Another important economic benefit of both particle and astrophysics, according to the RAS president, is their role in attracting young people into science.
"They then get equally fascinated by other things and end up working in other important areas such as meteorology, transport systems and alternative or nuclear energy," he said.
He also thinks astronomy's case for continued investment is bolstered by its ability to warn of risks from "near-Earth objects", which he sees as the modern equivalent of its "big economic contribution" in the 18th century: the measurement of time and longitude at sea.
But surely foreign astronomers could inspire students and do all the sky-scanning?
"That is true at some level, but the UK is second only to the US in space science and you have to ask yourself in how many other areas we can say that," Professor Davies replied.
He pointed out that UK astronomy is already in a uniquely precarious position because of the well-publicised financial problems of the Science and Technology Facilities Council. The rising cost of running facilities has resulted in a 35 per cent fall in the grant funding available to astronomy, with postdoctoral numbers set to fall to half their 2007 levels by 2012.
"People on short-term contracts are most vulnerable to the cuts, but they are also the future of the subject.
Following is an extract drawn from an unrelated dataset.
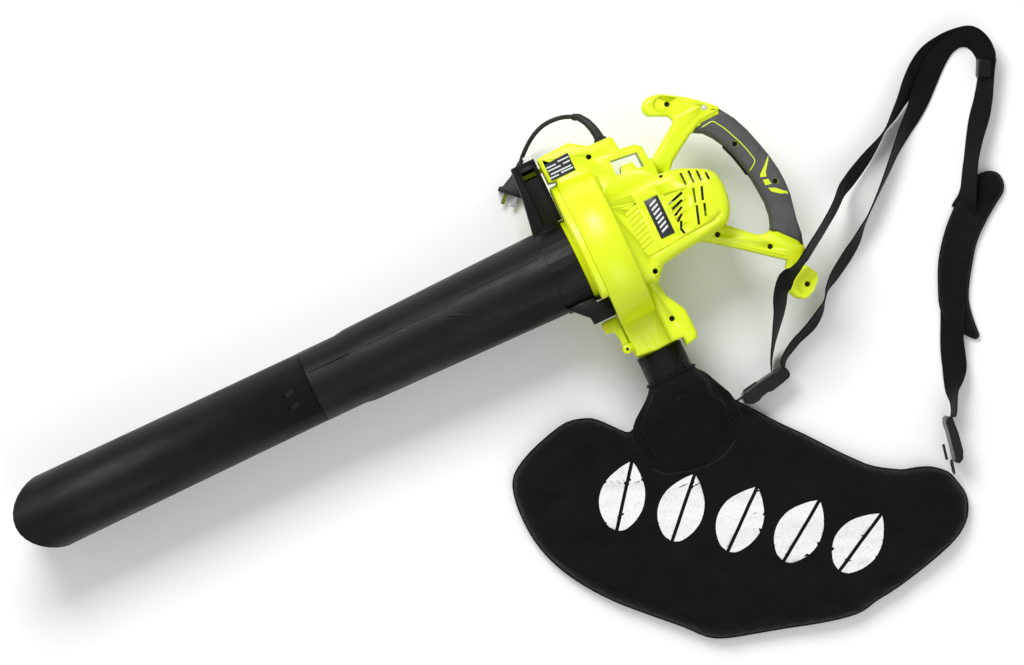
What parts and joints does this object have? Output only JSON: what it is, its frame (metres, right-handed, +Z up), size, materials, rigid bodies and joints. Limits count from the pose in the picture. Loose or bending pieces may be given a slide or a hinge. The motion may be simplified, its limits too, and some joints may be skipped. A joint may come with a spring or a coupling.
{
  "type": "leaf vacuum mulcher",
  "caption": "Corded leaf vacuum mulcher lying on its side: fan and motor casing with loop handle, two-part suction tube, outlet duct with collecting bag, shoulder strap and short lead.",
  "frame": {"origin": "bottom centre of the machine as it lies on its right side, without its lead, plug and strain relief", "axes": "+X along the motor axis from the suction tube towards the handle, +Y towards the top of the machine and away from the bag, +Z up from the ground it lies on"},
  "size_m": [1.622, 0.8748, 0.2356],
  "materials": {
    "lime_plastic": "moulded lime green plastic, satin gloss",
    "black_plastic": "moulded black plastic, fine grain",
    "grip_rubber": "dark grey soft overmould",
    "cream_plastic": "off-white plastic",
    "steel": "plain steel",
    "cast_alloy": "cast aluminium",
    "copper": "copper windings and segments",
    "carbon": "pressed carbon",
    "bag_cloth": "black woven polyester",
    "webbing": "black polypropylene webbing",
    "cord_sheath": "black rubber flex",
    "lens": "clear indicator lens"
  },
  "bodies": {
    "machine": {"casing_left": "lime_plastic", "casing_right": "lime_plastic", "inlet_cover": "lime_plastic", "grip_left": "grip_rubber", "grip_right": "grip_rubber", "indicator_lens": "lens", "rating_plate": "black_plastic", "badge_plate": "black_plastic", "casing_screw_1": "steel", "casing_screw_2": "steel", "casing_screw_3": "steel", "casing_screw_4": "steel", "casing_screw_5": "steel", "casing_screw_6": "steel", "casing_screw_7": "steel", "casing_screw_8": "steel", "casing_screw_9": "steel", "casing_screw_10": "steel", "power_switch": "black_plastic", "stator": "steel", "front_bearing": "steel", "rear_bearing": "steel", "carbon_brush_upper": "carbon", "carbon_brush_lower": "carbon", "brush_holder_upper": "black_plastic", "brush_holder_lower": "black_plastic", "latch_pin": "steel", "cord_boot": "black_plastic", "mains_cord": "cord_sheath", "mains_plug": "black_plastic", "plug_pin_a": "steel", "plug_pin_b": "steel"},
    "rotor": {"motor_shaft": "steel", "impeller": "cast_alloy", "impeller_nut": "steel", "cooling_fan": "black_plastic", "armature": "copper", "commutator": "copper"},
    "trigger": {"trigger": "black_plastic"},
    "suction_tube": {"upper_tube": "black_plastic", "tube_collar": "black_plastic", "interlock_tab": "cream_plastic"},
    "lower_tube": {"lower_tube": "black_plastic"},
    "latch": {"latch_lever": "lime_plastic"},
    "bag": {"outlet_duct": "black_plastic", "collecting_bag": "bag_cloth", "bag_ring_1": "steel", "bag_ring_2": "steel", "snap_hook_1": "steel", "snap_hook_2": "steel", "strap_over": "webbing", "strap_under": "webbing", "strap_single": "webbing", "strap_lower": "webbing", "shoulder_pad": "webbing", "strap_slider": "black_plastic"},
    "hook_gate_1": {"hook_gate_1": "steel"},
    "hook_gate_2": {"hook_gate_2": "steel"}
  },
  "joints": [
    {"name": "rotor_spin", "type": "hinge", "parent": "machine", "child": "rotor", "pos_m": [0.18701, 0.2445, 0.1178], "axis": [1, 0, 0], "continuous": true},
    {"name": "trigger_squeeze", "type": "hinge", "parent": "machine", "child": "trigger", "pos_m": [0.37751, 0.3045, 0.1178], "axis": [0, 0, 1], "range_deg": [0, 6], "stiffness_Nm_per_rad": 1.5},
    {"name": "tube_hinge", "type": "hinge", "parent": "machine", "child": "suction_tube", "pos_m": [0.09501, 0.3895, 0.1178], "axis": [0, 0, 1], "range_deg": [-13, 0]},
    {"name": "lower_tube_slide", "type": "slide", "parent": "suction_tube", "child": "lower_tube", "axis": [-1, 0, 0], "range_m": [0, 0.055]},
    {"name": "latch_release", "type": "hinge", "parent": "machine", "child": "latch", "pos_m": [0.11651, 0.0945, 0.1178], "axis": [0, 0, 1], "range_deg": [0, 12], "stiffness_Nm_per_rad": 0.8},
    {"name": "bag_slide", "type": "slide", "parent": "machine", "child": "bag", "axis": [0, -1, 0], "range_m": [0, 0.03]},
    {"name": "hook_gate_1_press", "type": "hinge", "parent": "bag", "child": "hook_gate_1", "pos_m": [0.27305, -0.03704, 0.0234], "axis": [0, 0, 1], "range_deg": [0, 12], "stiffness_Nm_per_rad": 0.05},
    {"name": "hook_gate_2_press", "type": "hinge", "parent": "bag", "child": "hook_gate_2", "pos_m": [0.49001, -0.24443, 0.0234], "axis": [0, 0, 1], "range_deg": [0, 12], "stiffness_Nm_per_rad": 0.05}
  ]
}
We have to do as much as we can to protect things like fellowships and studentships," Professor Davies said.
But he added that UK investment in future international facilities was also crucial in the wake of the country's recent withdrawal from several existing ones.
"In my own field of optical infrared astronomy, British astronomers will have no access to telescopes in the northern hemisphere from 2012: that is pretty dramatic," he said.
"We expect further cuts but if they're at the top end of the figures we've been hearing about, the subject would be devastated."
Professor Davies said he was encouraged by measures announced earlier this year by the previous Labour science minister, Lord Drayson, to protect the STFC from currency fluctuations and to ask other research councils to contribute towards the cost when researchers they fund use its facilities.
But Professor Davies said its primary focus on facilities also made the STFC loath to speak up for the subjects it funds, which also include particle and nuclear physics.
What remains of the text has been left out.